Problems

Familial problems


Relationship problems that resulted from Internet addiction have been undermined by its current popularity and widespread utility. Dr Kimberly Young (1996) discovered that serious relationship problems were reported by 53% of Internet addicts surveyed. Marriages, dating relationships, parent-child relationships, and close friendships have been noted to be heavily damaged by "net binges." Addicts will spend progressively less time engaging in personal contact with other people in exchange for solitary time with a computer.
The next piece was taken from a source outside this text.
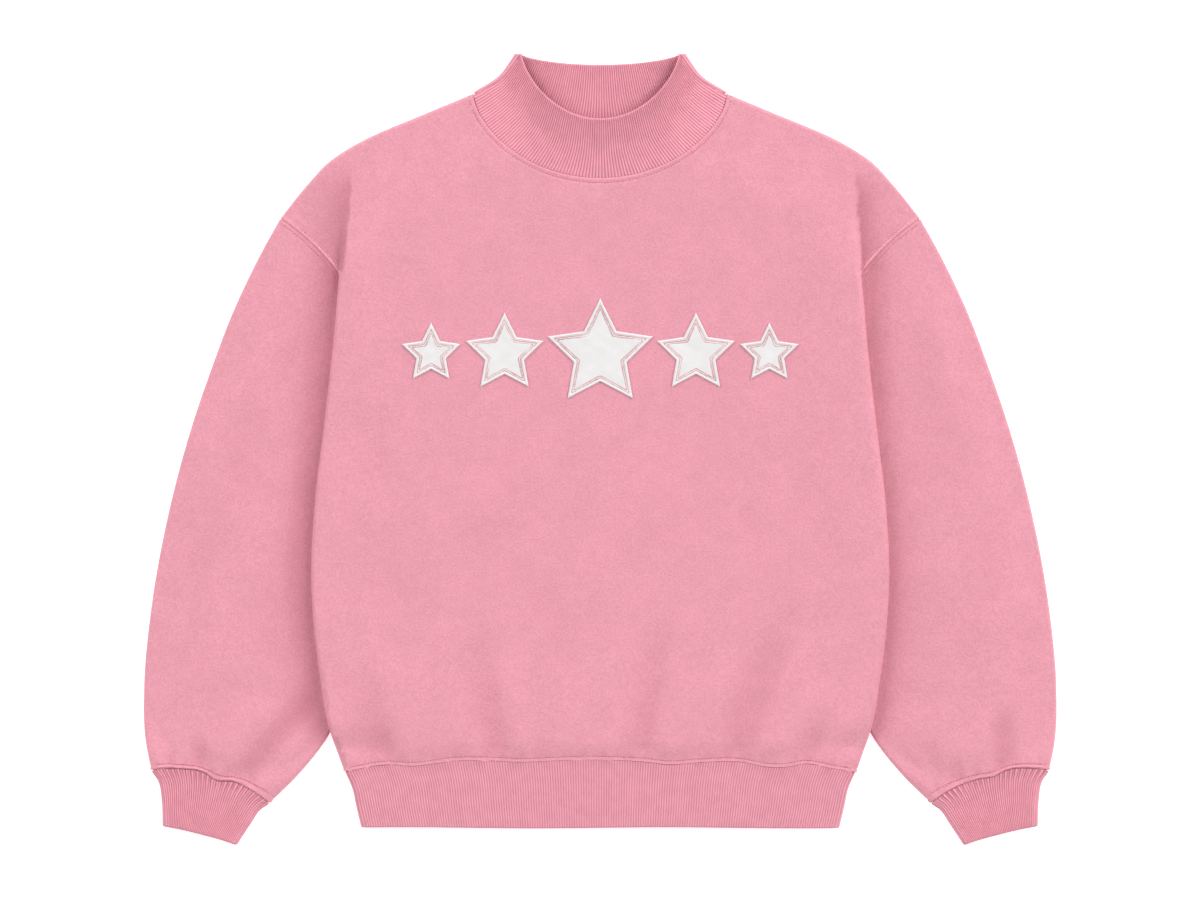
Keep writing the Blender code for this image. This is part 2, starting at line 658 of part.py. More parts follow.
def sleeve():
    """A sleeve: two layers joined at the outer edge, and a closed tube below the underarm."""
    low = CLOTH / 2 + 2.0 * SLEEVE_FOLD
    rows = []
    open_rows = ARMHOLE_ROWS[::-1] + FOLD_ROWS[::-1]
    open_rows[0] = SLEEVE_TOP
    for y in open_rows:
        outer = np.array([float(reach(SLEEVE_OUTER, y)), y])
        rows.append(open_section(outer, armhole_point(y, -1), low))
    for share in np.linspace(0.0, 1.0, SLEEVE_TUBE_ROWS + 1):
        outer_y = mix(TUBE_TOP, SLEEVE_OUTER[-1].y, share)
        inner_y = mix(TUBE_TOP, SLEEVE_INNER[-1].y, share)
        outer = (float(reach(SLEEVE_OUTER, outer_y)), outer_y)
        inner = (float(reach(SLEEVE_INNER, inner_y)), inner_y)
        bow = CUFF_ROWS[0].bow * share ** BOW_POWER
        fold_turn, height_turn = (float(ease((share - at) / (1.0 - at))) for at in END_RUNS)
        radius = mix(SLEEVE_FOLD, SLEEVE_END_FOLD, fold_turn)
        rise = 2.0 * (radius - SLEEVE_FOLD)

        def top(x, y, rise=rise, height_turn=height_turn):
            free = float(arm_height(x, y))
            end = CLOTH / 2 + 2.0 * SLEEVE_END_FOLD + PUFF
            return mix(max(free, low + rise), end, height_turn)

        rows.append(tube_ring(outer, inner, bow, radius, top, CLOTH / 2,
                              SLEEVE_TOP_COLUMNS, SLEEVE_BOTTOM_COLUMNS))
    rows = np.array(rows)
    inner_start = ARC_STEPS + SLEEVE_TOP_COLUMNS
    inner_end = inner_start + 2 * ARC_STEPS

    def missing(row, column):
        return row < len(open_rows) and inner_start <= column < inner_end

    return wall(rows, CLOTH, closed=True, missing=missing)


def open_section(outer, inner, low):
    """A section above the underarm, whose inner ends lie at the armhole seam."""
    width = np.linalg.norm(inner - outer)
    along = (inner - outer) / width
    half = CLOTH / 2
    edge = half + min(SLEEVE_FOLD, width / 3.0)
    axis = half + SLEEVE_FOLD

    def place(from_outer, height):
        spot = outer + along * from_outer
        return [spot[0], spot[1], height]

    angles = np.radians(np.linspace(0.0, 90.0, ARC_STEPS + 1))
    ring = [place(edge - (edge - half) * np.cos(a), axis + SLEEVE_FOLD * np.sin(a)) for a in angles]
    for share in np.linspace(0.0, 1.0, SLEEVE_TOP_COLUMNS + 1)[1:]:
        spot = outer + along * mix(edge, width, share)
        height = max(float(arm_height(spot[0], spot[1])), low)
        ring.append([spot[0], spot[1], height])
    ring += [list(ring[-1]) for _ in range(2 * ARC_STEPS - 1)]
    for share in np.linspace(1.0, 0.0, SLEEVE_BOTTOM_COLUMNS + 1)[:-1]:
        ring.append(place(mix(edge, width, share), half))
    for a in angles[:0:-1]:
        ring.append(place(edge - (edge - half) * np.cos(a), axis - SLEEVE_FOLD * np.sin(a)))
    return ring


def cuff():
    """A cuff of rib, a short flattened tube."""
    radius = (CUFF_SPACE + RIB) / 2
    flat_top = RIB / 2 + 2.0 * radius
    rows = []
    for row in CUFF_ROWS:
        rows.append(tube_ring((row.outer_x, row.outer_y - 2 * SEAM),
                              (row.inner_x, row.inner_y - 2 * SEAM),
                              row.bow, radius, lambda x, y: flat_top, RIB / 2,
                              SLEEVE_TOP_COLUMNS, SLEEVE_BOTTOM_COLUMNS))
    return wall(np.array(rows), RIB, closed=True)


# ---------------------------------------------------------------- ribs of hem and neck

def hem_rib():
    """The hem rib, a flattened tube right across the body."""
    radius = (HEM_SPACE + RIB) / 2
    rows = []
    for share in HEM_SHARES:
        side = float(reach(HEM_SIDE, mix(HEM_SIDE[0].y, HEM_SIDE[-1].y, share)))
        half = side - RIB / 2 - radius
        arc = np.radians(np.linspace(90.0, -90.0, 2 * ARC_STEPS + 1))
        right = [(half + radius * np.cos(a), radius * np.sin(a)) for a in arc]
        front = [(x, radius) for x in np.linspace(-half, half, HEM_FRONT_COLUMNS + 1)[1:-1]]
        back = [(x, -radius) for x in np.linspace(half, -half, HEM_BACK_COLUMNS + 1)[1:-1]]
        left = [(-x, -z) for x, z in right]
        ring = []
        for x, z in front + right + back + left:
            y = mix(float(hem_seam(x)) - SEAM, HEM_BOTTOM, share)
            ring.append([x, y, RIB / 2 + radius + z])
        rows.append(ring)
    return wall(np.array(rows), RIB, closed=True)


def collar():
    """The collar, a short standing tube pressed flat, its front edge curved below the back."""
    side_heights = [edge.y for edge in COLLAR_SIDE]
    top_fold = (NECK_SPACE + RIB) / 2 * COLLAR_CROWN
    front_base = neck_line(NECK_COLUMNS, NECK_FRONT, FRONT_NECK_POWER)
    back_base = neck_line(BACK_NECK_COLUMNS, NECK_BACK, BACK_NECK_POWER)
    rows = []
    for share in np.linspace(0.0, 1.0, COLLAR_LEVELS + 1):
        side_y = mix(side_heights[0], side_heights[-1], share)
        side_x = float(reach(COLLAR_SIDE, side_y)) - RIB / 2
        fold = mix(SHOULDER_FOLD - (RIB - CLOTH) / 2, top_fold, share)
        front_y = mix(NECK_FRONT - SEAM, COLLAR_FRONT, share)
        back_y = mix(NECK_BACK - SEAM, COLLAR_BACK, share)
        power = mix(FRONT_NECK_POWER, COLLAR_EDGE_POWER, share)
        edge_x = side_x - fold
        spread = min(1.0, share * COLLAR_SPREAD)
        angles = np.linspace(0.0, np.pi / 2, NECK_COLUMNS + 1)
        front = []
        for column, angle in enumerate(angles[:-1]):
            x = edge_x * np.sin(angle)
            y = mix(front_y, side_y, 1.0 - np.cos(angle) ** power)
            seam_x, seam_y = front_base[column]
            level = float(body_height(seam_x, seam_y))
            crown = mix(RIB / 2 + 2 * fold, RIB * 1.5 + NECK_SPACE,
                        np.cos(angle) ** COLLAR_CROWN_POWER)
            front.append([mix(seam_x, x, spread), mix(seam_y, y, spread),
                          mix(level, crown, float(ease(share)))])
        arc = []
        for turn in np.radians(np.linspace(90.0, -90.0, 2 * ARC_STEPS + 1)):
            arc.append([edge_x + fold * np.cos(turn), side_y,
                        RIB / 2 + fold + fold * np.sin(turn)])
        if share == 0.0:
            for point in arc:
                point[1] += SEAM + NECK_SIDE_GAP
        back = []
        for column in range(BACK_NECK_COLUMNS - 1, -1, -1):
            angle = column * np.pi / 2 / BACK_NECK_COLUMNS
            x = mix(back_base[column][0], edge_x * np.sin(angle), share)
            y = mix(back_y, side_y, 1.0 - np.cos(angle) ** BACK_NECK_POWER)
            back.append([x, mix(back_base[column][1], y, spread), RIB / 2])
        half = front + arc + back
        other = [[-x, y, z] for x, y, z in half[-2:0:-1]]
        rows.append(half + other)
    return wall(np.array(rows), RIB, closed=True)


# ---------------------------------------------------------------- stars

def star(motif):
    """A star lying on the chest, made from the front's own points, moved out."""
    lift = CLOTH / 2 + SEAM + APPLIQUE / 2
    centre = np.array([motif.x, STAR_HEIGHT])
    rows = []
    for share in (0.0, 1.0):
        ring = []
        for corner in range(10):
            radius = motif.radius * (1.0 if corner % 2 == 0 else STAR_WAIST)
            radius *= mix(STAR_CORE, 1.0, share)
            turn = np.pi / 2 - corner * np.pi / 5
            x, y = centre + radius * np.array([np.cos(turn), np.sin(turn)])
            ring.append([x, y, float(body_height(x, y)) + lift])
        rows.append(ring)
    return star_solid(np.array(rows))


def star_solid(rows):
    """Closed thin solid of a star, from its rings of points, innermost first."""
    rings, corners = rows.shape[:2]
    top = rows.reshape(-1, 3) + np.array([0.0, 0.0, APPLIQUE / 2])
    bottom = rows.reshape(-1, 3) - np.array([0.0, 0.0, APPLIQUE / 2])
    count = len(top)
    triangles = []
    for ring in range(rings - 1):
        for corner in range(corners):
            after = (corner + 1) % corners
            a, b = ring * corners + corner, ring * corners + after
            c, d = (ring + 1) * corners + after, (ring + 1) * corners + corner
            triangles += [(a, b, c), (a, c, d)]
            triangles += [(count + c, count + b, count + a), (count + d, count + c, count + a)]
    for corner in range(1, corners - 1):
        triangles += [(0, corner + 1, corner), (count, count + corner, count + corner + 1)]
    rim = (rings - 1) * corners
    for corner in range(corners):
        a, b = rim + corner, rim + (corner + 1) % corners
        triangles += [(a, b, count + b), (a, count + b, count + a)]
    return np.concatenate([top, bottom]), triangles


# ---------------------------------------------------------------- the garment

def clear_scene():
    """Remove every object from the scene."""
    for item in list(bpy.data.objects):
        bpy.data.objects.remove(item, do_unlink=True)


def main():
    """Build the garment and hang its sub-parts under one empty."""
    clear_scene()
    garment = bpy.data.objects.new("sweatshirt", None)
    bpy.context.collection.objects.link(garment)
    fleece = finish("pink fleece", FLEECE_COLOUR, 0.95)
    rib = finish("pink rib", RIB_COLOUR, 0.95)
    twill = finish("white twill", TWILL_COLOUR, 0.8)

    floor_origin = np.array([0.0, 0.0, 0.0])
    neck_origin = np.array([0.0, NECK_FRONT, 0.0])
    hem_origin = np.array([0.0, HEM_SEAM, 0.0])
    add_object("front_panel", *front_panel(), floor_origin, fleece, garment)
    add_object("back_panel", *back_panel(), floor_origin, fleece, garment)
    add_object("collar", *collar(), neck_origin, rib, garment)
    add_object("hem_rib", *hem_rib(), hem_origin, rib, garment)

    left_sleeve = sleeve()
    left_cuff = cuff()
    armhole_origin = np.array([ARMHOLE[0].x, ARMHOLE[0].y, 0.0])
    cuff_origin = np.array([CUFF_ROWS[0].outer_x, CUFF_ROWS[0].outer_y, 0.0])
    across = np.array([-1.0, 1.0, 1.0])
    add_object("sleeve_left", *left_sleeve, armhole_origin, fleece, garment)
    add_object("sleeve_right", *mirrored(*left_sleeve), armhole_origin * across, fleece, garment)
    add_object("cuff_left", *left_cuff, cuff_origin, rib, garment)
    add_object("cuff_right", *mirrored(*left_cuff), cuff_origin * across, rib, garment)
    for motif in STARS:
        origin = np.array([motif.x, STAR_HEIGHT, 0.0])
        add_object(motif.name, *star(motif), origin, twill, garment)


main()
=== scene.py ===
"""Looks of the mock neck sweatshirt: brushed fleece, knitted ribs, seams and twill stars.

The garment lies flat on its back with both sleeves folded down beside the body. The tables are
in millimetres. X runs across the chest, Y runs up to the neck, and Z is the height over the
surface that the garment lies on. Left and right are the wearer's, so the left sleeve is at +X.
"""
from collections import namedtuple
from functools import partial
from itertools import chain

import bpy
import mathutils
import numpy as np
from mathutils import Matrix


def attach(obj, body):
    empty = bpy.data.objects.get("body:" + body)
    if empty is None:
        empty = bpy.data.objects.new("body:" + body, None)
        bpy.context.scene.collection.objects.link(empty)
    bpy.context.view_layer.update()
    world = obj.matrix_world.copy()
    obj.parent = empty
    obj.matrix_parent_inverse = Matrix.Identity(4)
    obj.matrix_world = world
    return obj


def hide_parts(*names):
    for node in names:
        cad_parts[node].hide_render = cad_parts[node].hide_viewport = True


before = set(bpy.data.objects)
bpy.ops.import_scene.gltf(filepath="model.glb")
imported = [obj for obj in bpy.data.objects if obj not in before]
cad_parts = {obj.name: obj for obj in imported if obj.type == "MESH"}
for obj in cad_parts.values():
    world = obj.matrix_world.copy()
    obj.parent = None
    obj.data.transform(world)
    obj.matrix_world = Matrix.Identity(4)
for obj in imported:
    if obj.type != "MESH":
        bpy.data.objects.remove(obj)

bl_info = {
    "name": "Mock Neck Sweatshirt",
    "version": (1, 0, 0),
    "blender": (4, 5, 0),
    "location": "View3D > Sidebar > Sweatshirt",
    "description": "Builds the cloth, ribs, seams and stars of a mock neck sweatshirt laid flat",
    "category": "Object",
}

MM = 0.001
MIRROR = np.array([-1.0, 1.0, 1.0])

# ---- sizes shared with the solids

CLOTH = 2.4  # brushed fleece
RIB = 2.8  # rib knit, folded double
APPLIQUE = 0.9  # sewn-on twill
SEAM = 0.3  # gap between pieces that are sewn together
PANEL_CLEAR = 0.45 * SEAM  # from the armhole's line to the edges of the panels
SLEEVE_CLEAR = 0.55 * SEAM

BODY_SPACE = 6.0  # clear height between front and back at the middle of the body
SLEEVE_SPACE = 6.6
HEM_SPACE = 4.8
CUFF_SPACE = 4.6
NECK_SPACE = 8.2

SHOULDER_FOLD = 2.0  # radius of the cloth at the shoulder seam
SLEEVE_FOLD = 1.8
SLEEVE_END_FOLD = 3.4
SIDE_FOLD = 2.4
SIDE_LIFT = 6.5  # how far the body's side rises to lie on the sleeve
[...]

When addictive behavior persists, arguments about the heightened volume of time and energy spent on-line soon results, but such complaints are often dismissed and deflected as part

of the denial exhibited by the addicts, with retorts such as "I don’t have a problem” or “I’m just de-stressing”. These arguments will surface more and more frequently when an addict experiences tolerance and hence, spends more time online. Sooner or later, a schism would result between the addict and his or her spouse or family members.

Marriages are apparently the most severely affected as usage of Internet interferes with responsibilities and obligations at home, and it is usually the spouse who takes up these neglected chores and frequently feels like a "Cyber-widow." Addicted on-line users tend to wield the Internet as an excuse to avoid doing necessary but reluctantly performed daily chores such as doing the laundry or cutting the lawn. Even important responsibilities such as caring for their children are ignored. For example, one mother forgot such things as picking up her children after school, to make them meals, and to put them in bed because she was so consumed by her Internet use.

Matrimonial lawyers have reported a rise in divorce cases due to cyber-relationships. Individuals may form on-line relationships which may diminish the amount of time spent with real life partners. The addicted spouse secludes him or herself and decline to be engaged in previously enjoyed activities such as going out to dinner or travel, and preferring the company of on-line companions. The ability to carry out romantic and sexual relationships on-line further deteriorates the stability of real life couples. The addicted spouse will continue to emotionally and socially withdraw from the marriage, exhausting more energy instead to maintain the recently discovered on-line "lovers" and neglecting their partners in the process. “More relationships are breaking up because of spouses sneaking out of bed to check e-mail in the middle of the night, “said, Dr. Elias Aboujaoude -- principal author of the study and head of the Impulse Control Disorders Clinic at Stanford University School of Medicine

In addition, the addicted individual may lie to his or her family members about the duration of their Internet sessions or lie to them about the expenses incurred due to his Internet addiction problem. This will result in his family members not trusting him or her and hence, putting a once stable relationship in a precarious position.